* _WHAT YOU ARE ASKED TO DO_:
Can the data below be echoed back word for word?

** begin **

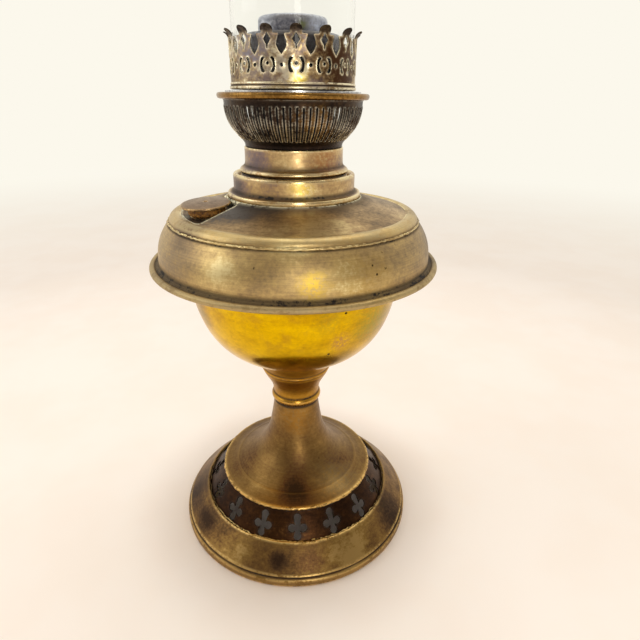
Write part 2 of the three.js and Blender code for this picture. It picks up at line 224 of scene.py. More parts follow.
def inside(points, loop):
    """Which of the points lie inside the closed loop."""
    x, y = points[:, 0], points[:, 1]
    hit = np.zeros(len(points), bool)
    for (x0, y0), (x1, y1) in zip(loop, loop[1:] + loop[:1]):
        crosses = (y0 > y) != (y1 > y)
        with np.errstate(divide="ignore", invalid="ignore"):
            at = x0 + (y - y0) / (y1 - y0) * (x1 - x0)
        hit ^= crosses & (x < at)
    return hit


def within(points, loops):
    """Which of the points lie inside any of the loops; each loop tests only the points near it."""
    hit = np.zeros(len(points), bool)
    for loop in loops:
        low, high = np.min(loop, 0), np.max(loop, 0)
        near = np.flatnonzero(((points >= low) & (points <= high)).all(1))
        hit[near] |= inside(points[near], loop)
    return hit


def nearest(points, targets):
    """Distance from each point to the closest target."""
    best = np.full(len(points), 1e9)
    for chunk in np.array_split(np.asarray(targets, float), max(1, len(targets) // 200)):
        gaps = np.linalg.norm(points[:, None, :] - chunk[None, :, :], axis=2)
        best = np.minimum(best, gaps.min(1))
    return best


def pierced_wall(rail, thickness, holes, spacing, top=None, start=0.0, relief=None, edge=0.7):
    """A sheet bent round the axis along rail, cut by holes and trimmed by its top outline.

    rail is the outer face from bottom to top. holes and top are in (angle, distance up the rail).
    start is the angle of the join, which no hole may cross. relief(distance to an edge) lifts the face.
    """
    rail = np.array(rail, float)
    up = along(rail)
    mean_r = rail[:, 0].mean()
    top = top or [(start, up[-1]), (start + TAU, up[-1])]
    flat = lambda loop: [(a * mean_r, s) for a, s in loop]
    width = TAU * mean_r
    left = start * mean_r
    height = top[0][1]
    across = max(8, round(width / spacing))
    rise = max(2, round(height / spacing))
    bottom_edge = [(left + width * i / across, 0.0) for i in range(across)]
    right_edge = [(left + width, height * i / rise) for i in range(rise)]
    top_edge = resample(flat(top), spacing)[::-1]
    left_edge = [(left, height * i / rise) for i in range(rise - 1, 0, -1)]
    border = bottom_edge + right_edge + top_edge + left_edge
    cuts = [resample(flat(hole), spacing * 0.6, closed=True) for hole in holes]
    rims = np.array([q for cut in cuts for q in cut] + top_edge)
    low, high = np.min(border, 0), np.max(border, 0)
    xs = np.arange(low[0] + spacing / 2, high[0], spacing)
    ys = np.arange(low[1] + spacing / 2, high[1], spacing * 0.87)
    grid = np.array([(x + (spacing / 2 if j % 2 else 0), y) for j, y in enumerate(ys) for x in xs])
    fixed = np.concatenate([np.array(border)] + [np.array(c) for c in cuts])
    grid = grid[inside(grid, border) & ~within(grid, cuts)]
    grid = grid[nearest(grid, fixed) > spacing * 0.45]
    points = np.concatenate([fixed, grid])
    edges, at = [], 0
    for loop in [border] + cuts:
        edges += [(at + i, at + (i + 1) % len(loop)) for i in range(len(loop))]
        at += len(loop)
    made = delaunay_2d_cdt([Vector(q) for q in points], edges, [], 0, 1e-6)
    plane = np.array([tuple(v) for v in made[0]])
    faces = np.array([f for f in made[2] if len(f) == 3])
    middle = plane[faces].mean(1)
    faces = faces[inside(middle, border) & ~within(middle, cuts)]
    gap = nearest(plane, rims)
    r = np.interp(plane[:, 1], up, rail[:, 0])
    z = np.interp(plane[:, 1], up, rail[:, 1])
    tangent = np.gradient(rail, up, axis=0)
    tangent /= np.linalg.norm(tangent, axis=1, keepdims=True)
    nr = np.interp(plane[:, 1], up, tangent[:, 1])
    nz = -np.interp(plane[:, 1], up, tangent[:, 0])
    lift = relief(gap) if relief else np.zeros(len(gap))
    angle = plane[:, 0] / mean_r
    # The join's two edges are one: vertices on its right side become those on its left.
    right = np.flatnonzero(np.abs(plane[:, 0] - left - width) < 1e-4)
    lefts = np.flatnonzero(np.abs(plane[:, 0] - left) < 1e-4)
    target = np.arange(len(plane))
    for i in right:
        target[i] = lefts[np.argmin(np.abs(plane[lefts, 1] - plane[i, 1]))]
    faces = target[faces]

    def face_at(depth):
        rr, zz = r + nr * depth, z + nz * depth
        return np.stack([rr * np.cos(angle), rr * np.sin(angle), zz], 1)

    outer, inner = face_at(lift), face_at(lift - thickness)
    count = len(plane)
    a, b, c = (outer[faces[:, i]] for i in range(3))
    facing = (np.cross(b - a, c - a) * np.stack([a[:, 0], a[:, 1], 0 * a[:, 0]], 1)).sum()
    faces = faces if facing > 0 else faces[:, ::-1]
    directed = dict.fromkeys((f[i], f[(i + 1) % 3]) for f in faces for i in range(3))
    walls = [(j, i, i + count, j + count) for i, j in directed if (j, i) not in directed]
    all_faces = [tuple(f) for f in faces] + [tuple(f[::-1] + count) for f in faces] + walls
    # A bright band round every cut edge: bared metal with painted highlight.
    wear_and_glint = np.exp(-((gap / edge) ** 2))
    return Shape(np.concatenate([outer, inner]), all_faces, np.tile(wear_and_glint, 2), np.zeros(2 * count))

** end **

* _EXERCISE OUTPUT_:
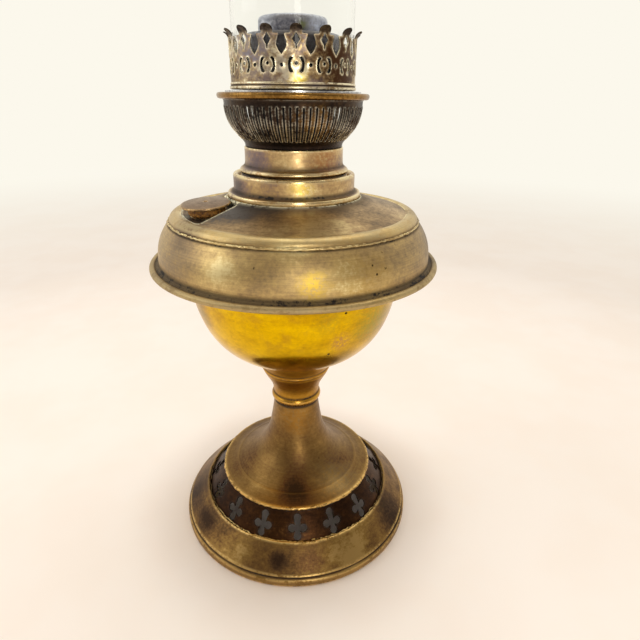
Write part 2 of the three.js and Blender code for this picture. It picks up at line 224 of scene.py. More parts follow.
def inside(points, loop):
    """Which of the points lie inside the closed loop."""
    x, y = points[:, 0], points[:, 1]
    hit = np.zeros(len(points), bool)
    for (x0, y0), (x1, y1) in zip(loop, loop[1:] + loop[:1]):
        crosses = (y0 > y) != (y1 > y)
        with np.errstate(divide="ignore", invalid="ignore"):
            at = x0 + (y - y0) / (y1 - y0) * (x1 - x0)
        hit ^= crosses & (x < at)
    return hit


def within(points, loops):
    """Which of the points lie inside any of the loops; each loop tests only the points near it."""
    hit = np.zeros(len(points), bool)
    for loop in loops:
        low, high = np.min(loop, 0), np.max(loop, 0)
        near = np.flatnonzero(((points >= low) & (points <= high)).all(1))
        hit[near] |= inside(points[near], loop)
    return hit


def nearest(points, targets):
    """Distance from each point to the closest target."""
    best = np.full(len(points), 1e9)
    for chunk in np.array_split(np.asarray(targets, float), max(1, len(targets) // 200)):
        gaps = np.linalg.norm(points[:, None, :] - chunk[None, :, :], axis=2)
        best = np.minimum(best, gaps.min(1))
    return best


def pierced_wall(rail, thickness, holes, spacing, top=None, start=0.0, relief=None, edge=0.7):
    """A sheet bent round the axis along rail, cut by holes and trimmed by its top outline.

    rail is the outer face from bottom to top. holes and top are in (angle, distance up the rail).
    start is the angle of the join, which no hole may cross. relief(distance to an edge) lifts the face.
    """
    rail = np.array(rail, float)
    up = along(rail)
    mean_r = rail[:, 0].mean()
    top = top or [(start, up[-1]), (start + TAU, up[-1])]
    flat = lambda loop: [(a * mean_r, s) for a, s in loop]
    width = TAU * mean_r
    left = start * mean_r
    height = top[0][1]
    across = max(8, round(width / spacing))
    rise = max(2, round(height / spacing))
    bottom_edge = [(left + width * i / across, 0.0) for i in range(across)]
    right_edge = [(left + width, height * i / rise) for i in range(rise)]
    top_edge = resample(flat(top), spacing)[::-1]
    left_edge = [(left, height * i / rise) for i in range(rise - 1, 0, -1)]
    border = bottom_edge + right_edge + top_edge + left_edge
    cuts = [resample(flat(hole), spacing * 0.6, closed=True) for hole in holes]
    rims = np.array([q for cut in cuts for q in cut] + top_edge)
    low, high = np.min(border, 0), np.max(border, 0)
    xs = np.arange(low[0] + spacing / 2, high[0], spacing)
    ys = np.arange(low[1] + spacing / 2, high[1], spacing * 0.87)
    grid = np.array([(x + (spacing / 2 if j % 2 else 0), y) for j, y in enumerate(ys) for x in xs])
    fixed = np.concatenate([np.array(border)] + [np.array(c) for c in cuts])
    grid = grid[inside(grid, border) & ~within(grid, cuts)]
    grid = grid[nearest(grid, fixed) > spacing * 0.45]
    points = np.concatenate([fixed, grid])
    edges, at = [], 0
    for loop in [border] + cuts:
        edges += [(at + i, at + (i + 1) % len(loop)) for i in range(len(loop))]
        at += len(loop)
    made = delaunay_2d_cdt([Vector(q) for q in points], edges, [], 0, 1e-6)
    plane = np.array([tuple(v) for v in made[0]])
    faces = np.array([f for f in made[2] if len(f) == 3])
    middle = plane[faces].mean(1)
    faces = faces[inside(middle, border) & ~within(middle, cuts)]
    gap = nearest(plane, rims)
    r = np.interp(plane[:, 1], up, rail[:, 0])
    z = np.interp(plane[:, 1], up, rail[:, 1])
    tangent = np.gradient(rail, up, axis=0)
    tangent /= np.linalg.norm(tangent, axis=1, keepdims=True)
    nr = np.interp(plane[:, 1], up, tangent[:, 1])
    nz = -np.interp(plane[:, 1], up, tangent[:, 0])
    lift = relief(gap) if relief else np.zeros(len(gap))
    angle = plane[:, 0] / mean_r
    # The join's two edges are one: vertices on its right side become those on its left.
    right = np.flatnonzero(np.abs(plane[:, 0] - left - width) < 1e-4)
    lefts = np.flatnonzero(np.abs(plane[:, 0] - left) < 1e-4)
    target = np.arange(len(plane))
    for i in right:
        target[i] = lefts[np.argmin(np.abs(plane[lefts, 1] - plane[i, 1]))]
    faces = target[faces]

    def face_at(depth):
        rr, zz = r + nr * depth, z + nz * depth
        return np.stack([rr * np.cos(angle), rr * np.sin(angle), zz], 1)

    outer, inner = face_at(lift), face_at(lift - thickness)
    count = len(plane)
    a, b, c = (outer[faces[:, i]] for i in range(3))
    facing = (np.cross(b - a, c - a) * np.stack([a[:, 0], a[:, 1], 0 * a[:, 0]], 1)).sum()
    faces = faces if facing > 0 else faces[:, ::-1]
    directed = dict.fromkeys((f[i], f[(i + 1) % 3]) for f in faces for i in range(3))
    walls = [(j, i, i + count, j + count) for i, j in directed if (j, i) not in directed]
    all_faces = [tuple(f) for f in faces] + [tuple(f[::-1] + count) for f in faces] + walls
    # A bright band round every cut edge: bared metal with painted highlight.
    wear_and_glint = np.exp(-((gap / edge) ** 2))
    return Shape(np.concatenate([outer, inner]), all_faces, np.tile(wear_and_glint, 2), np.zeros(2 * count))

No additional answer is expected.